John Battelle wrote a great post yesterday comparing the rise and fall of Microsoft in the late nineties to Google today. Dave Winer responds, saying the more appropriate comparison is to Netscape. He goes on to suggest that Google think harder about its long term role in the search world:
I think Google misunderstands that their platform is advertising, that’s a temporary transitional thing, the real platform is (doh) Search.
Dave is so dead on correct here. Google has to open up their search API or, in the long run, someone else will. The internet is the ultimate destroyer of the tragedy of the commons - and those who continue to remove friction are the only ones that can possibly win.
And I also note this: While Google seems to struggle finding its product direction, Yahoo (and increasingly Microsoft) continues to roll out success after success.
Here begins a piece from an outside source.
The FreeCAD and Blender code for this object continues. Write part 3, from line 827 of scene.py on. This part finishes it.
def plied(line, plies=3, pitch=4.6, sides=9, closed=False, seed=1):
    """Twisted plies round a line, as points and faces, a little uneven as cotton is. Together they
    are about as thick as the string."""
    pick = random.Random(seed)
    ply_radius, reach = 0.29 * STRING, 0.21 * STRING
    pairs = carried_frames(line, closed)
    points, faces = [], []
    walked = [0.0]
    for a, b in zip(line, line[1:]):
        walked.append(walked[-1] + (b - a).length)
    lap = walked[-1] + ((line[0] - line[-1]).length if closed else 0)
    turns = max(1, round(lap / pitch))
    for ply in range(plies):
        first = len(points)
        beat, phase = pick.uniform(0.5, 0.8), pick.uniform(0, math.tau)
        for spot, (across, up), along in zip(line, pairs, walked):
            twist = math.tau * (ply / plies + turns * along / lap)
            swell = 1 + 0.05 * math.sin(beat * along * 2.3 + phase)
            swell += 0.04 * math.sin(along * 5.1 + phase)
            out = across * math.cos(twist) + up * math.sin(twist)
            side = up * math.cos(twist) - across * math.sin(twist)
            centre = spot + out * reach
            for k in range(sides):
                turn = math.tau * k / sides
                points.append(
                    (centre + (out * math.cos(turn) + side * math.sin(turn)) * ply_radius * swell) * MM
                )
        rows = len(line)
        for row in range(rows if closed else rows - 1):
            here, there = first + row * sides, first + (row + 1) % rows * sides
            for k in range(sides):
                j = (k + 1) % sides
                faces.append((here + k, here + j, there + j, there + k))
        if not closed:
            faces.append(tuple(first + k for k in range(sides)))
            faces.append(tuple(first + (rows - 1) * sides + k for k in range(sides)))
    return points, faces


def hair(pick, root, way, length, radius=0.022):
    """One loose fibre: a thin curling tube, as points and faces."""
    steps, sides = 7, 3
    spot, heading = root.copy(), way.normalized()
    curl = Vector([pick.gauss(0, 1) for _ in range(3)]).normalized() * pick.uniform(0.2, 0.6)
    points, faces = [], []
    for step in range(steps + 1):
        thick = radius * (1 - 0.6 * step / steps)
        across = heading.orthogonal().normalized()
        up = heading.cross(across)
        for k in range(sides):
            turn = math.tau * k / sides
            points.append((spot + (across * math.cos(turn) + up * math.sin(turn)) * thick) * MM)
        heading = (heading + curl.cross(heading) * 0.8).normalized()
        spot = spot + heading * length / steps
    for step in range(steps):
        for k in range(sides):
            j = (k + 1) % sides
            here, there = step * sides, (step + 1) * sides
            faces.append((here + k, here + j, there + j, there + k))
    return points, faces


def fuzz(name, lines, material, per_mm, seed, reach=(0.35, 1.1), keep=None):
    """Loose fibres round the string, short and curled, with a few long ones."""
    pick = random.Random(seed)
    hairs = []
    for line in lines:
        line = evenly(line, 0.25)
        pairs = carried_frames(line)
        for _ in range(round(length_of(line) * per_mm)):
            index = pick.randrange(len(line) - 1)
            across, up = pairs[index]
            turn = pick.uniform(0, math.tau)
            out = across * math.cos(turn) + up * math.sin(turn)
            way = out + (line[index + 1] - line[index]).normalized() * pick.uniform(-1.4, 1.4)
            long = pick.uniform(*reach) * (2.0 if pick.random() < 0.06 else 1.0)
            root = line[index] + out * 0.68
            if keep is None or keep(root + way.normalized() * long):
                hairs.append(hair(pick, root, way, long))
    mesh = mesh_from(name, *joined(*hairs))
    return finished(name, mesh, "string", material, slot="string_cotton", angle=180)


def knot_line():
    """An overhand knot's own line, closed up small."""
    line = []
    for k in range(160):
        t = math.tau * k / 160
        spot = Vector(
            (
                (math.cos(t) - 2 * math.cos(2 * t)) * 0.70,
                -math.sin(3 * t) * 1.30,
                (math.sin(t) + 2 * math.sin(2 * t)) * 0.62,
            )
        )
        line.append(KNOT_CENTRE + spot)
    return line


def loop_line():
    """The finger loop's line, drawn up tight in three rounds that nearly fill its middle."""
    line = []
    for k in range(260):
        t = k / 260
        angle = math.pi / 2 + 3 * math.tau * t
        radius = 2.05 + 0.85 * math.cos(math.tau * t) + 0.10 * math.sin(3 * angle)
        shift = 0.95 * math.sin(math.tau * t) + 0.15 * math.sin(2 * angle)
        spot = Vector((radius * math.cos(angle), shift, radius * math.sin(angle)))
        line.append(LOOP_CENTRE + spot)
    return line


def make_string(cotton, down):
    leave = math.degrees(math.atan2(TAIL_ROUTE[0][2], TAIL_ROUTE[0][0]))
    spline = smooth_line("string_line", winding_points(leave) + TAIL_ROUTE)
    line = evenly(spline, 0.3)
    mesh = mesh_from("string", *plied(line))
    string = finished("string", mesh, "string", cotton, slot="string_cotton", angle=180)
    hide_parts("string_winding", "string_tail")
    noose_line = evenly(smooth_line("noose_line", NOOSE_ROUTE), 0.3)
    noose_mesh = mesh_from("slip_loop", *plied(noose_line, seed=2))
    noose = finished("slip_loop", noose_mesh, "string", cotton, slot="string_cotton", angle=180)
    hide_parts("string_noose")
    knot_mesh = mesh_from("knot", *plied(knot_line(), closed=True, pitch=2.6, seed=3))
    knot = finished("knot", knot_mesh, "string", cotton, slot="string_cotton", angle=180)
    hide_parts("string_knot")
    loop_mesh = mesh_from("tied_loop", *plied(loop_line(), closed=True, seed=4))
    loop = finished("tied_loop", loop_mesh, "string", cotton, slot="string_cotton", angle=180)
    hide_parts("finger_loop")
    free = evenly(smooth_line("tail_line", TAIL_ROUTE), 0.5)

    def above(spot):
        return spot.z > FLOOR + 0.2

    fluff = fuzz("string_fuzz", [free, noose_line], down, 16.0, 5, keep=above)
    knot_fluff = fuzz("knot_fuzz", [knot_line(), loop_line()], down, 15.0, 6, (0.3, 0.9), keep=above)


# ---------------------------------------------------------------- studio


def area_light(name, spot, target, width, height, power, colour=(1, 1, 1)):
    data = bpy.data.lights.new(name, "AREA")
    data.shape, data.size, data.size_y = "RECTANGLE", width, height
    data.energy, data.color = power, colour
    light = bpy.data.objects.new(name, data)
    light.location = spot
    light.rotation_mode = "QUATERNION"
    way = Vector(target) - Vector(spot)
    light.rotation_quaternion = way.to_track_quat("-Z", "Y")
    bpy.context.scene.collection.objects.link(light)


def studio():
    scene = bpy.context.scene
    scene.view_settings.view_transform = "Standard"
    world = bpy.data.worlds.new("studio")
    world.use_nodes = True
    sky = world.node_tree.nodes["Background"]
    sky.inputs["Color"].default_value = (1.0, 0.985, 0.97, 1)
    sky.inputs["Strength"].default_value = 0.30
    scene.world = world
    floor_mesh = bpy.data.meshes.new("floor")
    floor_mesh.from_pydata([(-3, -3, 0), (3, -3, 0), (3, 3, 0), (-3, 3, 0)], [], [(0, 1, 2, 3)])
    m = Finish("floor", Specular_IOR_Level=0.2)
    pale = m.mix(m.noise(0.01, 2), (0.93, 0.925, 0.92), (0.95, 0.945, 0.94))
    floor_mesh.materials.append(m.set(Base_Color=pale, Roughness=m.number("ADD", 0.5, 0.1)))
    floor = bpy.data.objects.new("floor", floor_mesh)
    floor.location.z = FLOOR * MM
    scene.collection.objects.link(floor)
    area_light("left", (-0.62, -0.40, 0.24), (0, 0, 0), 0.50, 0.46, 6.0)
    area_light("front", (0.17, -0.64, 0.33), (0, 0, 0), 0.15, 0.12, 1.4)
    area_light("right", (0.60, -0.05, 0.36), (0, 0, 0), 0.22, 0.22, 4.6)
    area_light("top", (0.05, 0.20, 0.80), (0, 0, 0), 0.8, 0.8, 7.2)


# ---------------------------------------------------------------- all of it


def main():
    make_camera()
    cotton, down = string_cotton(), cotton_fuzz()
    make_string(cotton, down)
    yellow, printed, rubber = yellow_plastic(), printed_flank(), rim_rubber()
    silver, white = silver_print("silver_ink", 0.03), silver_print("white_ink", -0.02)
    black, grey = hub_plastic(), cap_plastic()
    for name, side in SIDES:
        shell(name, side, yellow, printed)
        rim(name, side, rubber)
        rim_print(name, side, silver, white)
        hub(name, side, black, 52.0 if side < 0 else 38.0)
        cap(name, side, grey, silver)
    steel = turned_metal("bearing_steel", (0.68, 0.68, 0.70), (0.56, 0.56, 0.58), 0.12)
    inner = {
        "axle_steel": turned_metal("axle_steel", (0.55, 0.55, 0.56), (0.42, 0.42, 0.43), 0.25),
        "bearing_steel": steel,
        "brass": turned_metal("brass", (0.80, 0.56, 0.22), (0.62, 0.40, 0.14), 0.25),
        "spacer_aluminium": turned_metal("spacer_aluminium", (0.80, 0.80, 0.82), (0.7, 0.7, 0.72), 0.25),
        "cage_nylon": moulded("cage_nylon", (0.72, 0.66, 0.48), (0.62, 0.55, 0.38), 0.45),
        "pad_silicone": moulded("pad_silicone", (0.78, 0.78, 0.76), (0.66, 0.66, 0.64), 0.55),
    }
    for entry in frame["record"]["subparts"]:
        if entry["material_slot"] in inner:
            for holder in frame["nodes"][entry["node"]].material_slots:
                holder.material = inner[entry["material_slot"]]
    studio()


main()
Yahoo is now my default map and email service (and they weren’t last month). And there is a good chance Yahoo will also become my default RSS reader.
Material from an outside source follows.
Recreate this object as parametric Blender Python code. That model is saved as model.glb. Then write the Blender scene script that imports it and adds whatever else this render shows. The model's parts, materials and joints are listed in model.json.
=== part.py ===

Discussion is evolving on Memeorandum.




I agree with you. Google is Microsoft just about 3 or 4 years ago. Everybody was concerned what Bill Gates was doing at Microsoft. I would not say that has totally changed, Microsoft is still are a huge player but attention has been shifted to Google who has been putting out new products every other week. So then you have to start looking at product quality. Are all these products of the same quality as the Google search we have all grown to love? I am not so sure they all are. I don’t use GMail as a primary email account; since I had my account hacked in June. I use Yahoo Mail and have for over 5 years. I use Pluck’s RSS Reader for RSS aggregation and sometimes use My Yahoo as well for that function. So it appears after the initial buzz of a new Google product dies down and the dust settles, other brands do stand a chance against the onslaught of new Google products. Dave Winer’s mention of Google opening their search API was interesting. So I wonder, will knowledge sharing in the form of open API’s be the key to a company becoming the next Google?
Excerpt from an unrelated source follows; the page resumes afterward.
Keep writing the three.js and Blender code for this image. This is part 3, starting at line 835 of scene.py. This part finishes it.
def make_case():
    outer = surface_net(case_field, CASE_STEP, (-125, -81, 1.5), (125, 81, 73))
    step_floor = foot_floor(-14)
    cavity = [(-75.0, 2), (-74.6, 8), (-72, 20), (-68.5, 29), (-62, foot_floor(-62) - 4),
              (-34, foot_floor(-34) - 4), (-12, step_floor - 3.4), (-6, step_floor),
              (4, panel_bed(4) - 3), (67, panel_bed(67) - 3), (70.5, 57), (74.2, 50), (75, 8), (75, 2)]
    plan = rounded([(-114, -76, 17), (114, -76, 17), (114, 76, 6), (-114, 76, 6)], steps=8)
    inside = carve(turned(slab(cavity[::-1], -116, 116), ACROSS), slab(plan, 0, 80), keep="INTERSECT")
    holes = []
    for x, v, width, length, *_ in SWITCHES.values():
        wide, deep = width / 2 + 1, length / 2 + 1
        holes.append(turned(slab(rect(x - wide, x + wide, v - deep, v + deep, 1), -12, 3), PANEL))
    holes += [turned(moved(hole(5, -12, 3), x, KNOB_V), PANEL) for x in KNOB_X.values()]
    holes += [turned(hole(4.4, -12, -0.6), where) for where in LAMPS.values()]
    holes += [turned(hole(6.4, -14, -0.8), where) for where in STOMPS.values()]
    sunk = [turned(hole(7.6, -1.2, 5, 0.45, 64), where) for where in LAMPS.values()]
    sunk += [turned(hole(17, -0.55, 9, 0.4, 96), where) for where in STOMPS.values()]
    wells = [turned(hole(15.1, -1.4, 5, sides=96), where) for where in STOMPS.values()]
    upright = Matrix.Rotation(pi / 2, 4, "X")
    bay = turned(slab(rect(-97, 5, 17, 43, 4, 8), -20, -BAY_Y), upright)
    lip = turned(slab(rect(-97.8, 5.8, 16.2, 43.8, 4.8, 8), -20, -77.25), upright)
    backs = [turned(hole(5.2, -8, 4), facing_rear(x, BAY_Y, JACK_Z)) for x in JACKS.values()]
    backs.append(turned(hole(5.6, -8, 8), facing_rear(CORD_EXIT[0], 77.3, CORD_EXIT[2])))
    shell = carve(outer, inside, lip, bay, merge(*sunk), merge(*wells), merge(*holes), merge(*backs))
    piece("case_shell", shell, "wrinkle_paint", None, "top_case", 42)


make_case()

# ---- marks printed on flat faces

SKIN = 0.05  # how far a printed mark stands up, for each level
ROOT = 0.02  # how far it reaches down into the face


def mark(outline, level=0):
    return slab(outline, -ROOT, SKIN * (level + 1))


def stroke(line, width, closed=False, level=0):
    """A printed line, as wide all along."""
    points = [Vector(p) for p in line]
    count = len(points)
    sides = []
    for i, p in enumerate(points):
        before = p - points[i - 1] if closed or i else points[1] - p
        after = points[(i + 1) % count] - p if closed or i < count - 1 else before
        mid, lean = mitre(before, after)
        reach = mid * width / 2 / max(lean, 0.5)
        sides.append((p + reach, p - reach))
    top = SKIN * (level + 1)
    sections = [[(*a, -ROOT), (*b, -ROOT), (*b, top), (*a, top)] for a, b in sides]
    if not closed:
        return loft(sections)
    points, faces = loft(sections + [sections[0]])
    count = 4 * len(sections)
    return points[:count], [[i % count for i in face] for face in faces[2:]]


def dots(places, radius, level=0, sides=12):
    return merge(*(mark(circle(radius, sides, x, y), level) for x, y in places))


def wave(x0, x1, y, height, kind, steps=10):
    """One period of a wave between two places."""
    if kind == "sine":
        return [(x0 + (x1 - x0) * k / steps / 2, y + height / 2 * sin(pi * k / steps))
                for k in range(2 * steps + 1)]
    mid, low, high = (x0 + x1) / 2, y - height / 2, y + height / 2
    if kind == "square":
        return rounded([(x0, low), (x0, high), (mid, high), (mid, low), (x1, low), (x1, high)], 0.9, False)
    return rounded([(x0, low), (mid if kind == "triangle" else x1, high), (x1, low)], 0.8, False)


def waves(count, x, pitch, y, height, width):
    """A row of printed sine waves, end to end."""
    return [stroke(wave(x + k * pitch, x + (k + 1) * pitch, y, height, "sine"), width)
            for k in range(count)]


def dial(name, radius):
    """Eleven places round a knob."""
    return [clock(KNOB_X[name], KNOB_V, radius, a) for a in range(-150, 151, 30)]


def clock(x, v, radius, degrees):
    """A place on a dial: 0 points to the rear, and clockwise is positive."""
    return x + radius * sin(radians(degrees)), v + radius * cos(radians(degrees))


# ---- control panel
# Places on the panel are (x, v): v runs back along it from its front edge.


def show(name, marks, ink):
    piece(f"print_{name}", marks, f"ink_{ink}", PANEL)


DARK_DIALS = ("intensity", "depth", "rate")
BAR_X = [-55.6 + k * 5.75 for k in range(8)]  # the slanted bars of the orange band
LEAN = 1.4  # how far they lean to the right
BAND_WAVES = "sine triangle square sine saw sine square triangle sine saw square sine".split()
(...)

Well, one may argue with “Google has to open up their search API”. protocol (HTTP) + markup language (HTML) = API. Or are you referring to a different API?
Scoble was ranting about this a few weeks back, I sure
wished I lived in the land of who’s who amongst all the coffee shops… at least there is the internet. I can’t feel too bad about hearing things a few weeks late though, I bet 90% of the people out there never hear about 99% of the stuff that goes on in the tech world, unless they stayed glued to the TV or hold their breath for M$ updates lol. (of course, I have no idea what the next breakthrough medicine, etc. will be… priorities I guess) If I weren’t tied up in other stuff at the time and was able to get some GOOG that lovely opening day, I’d be selling 75% of it right NOW! DO NO EVIL MY ASS!
Billy, you always leave the most interesting comments.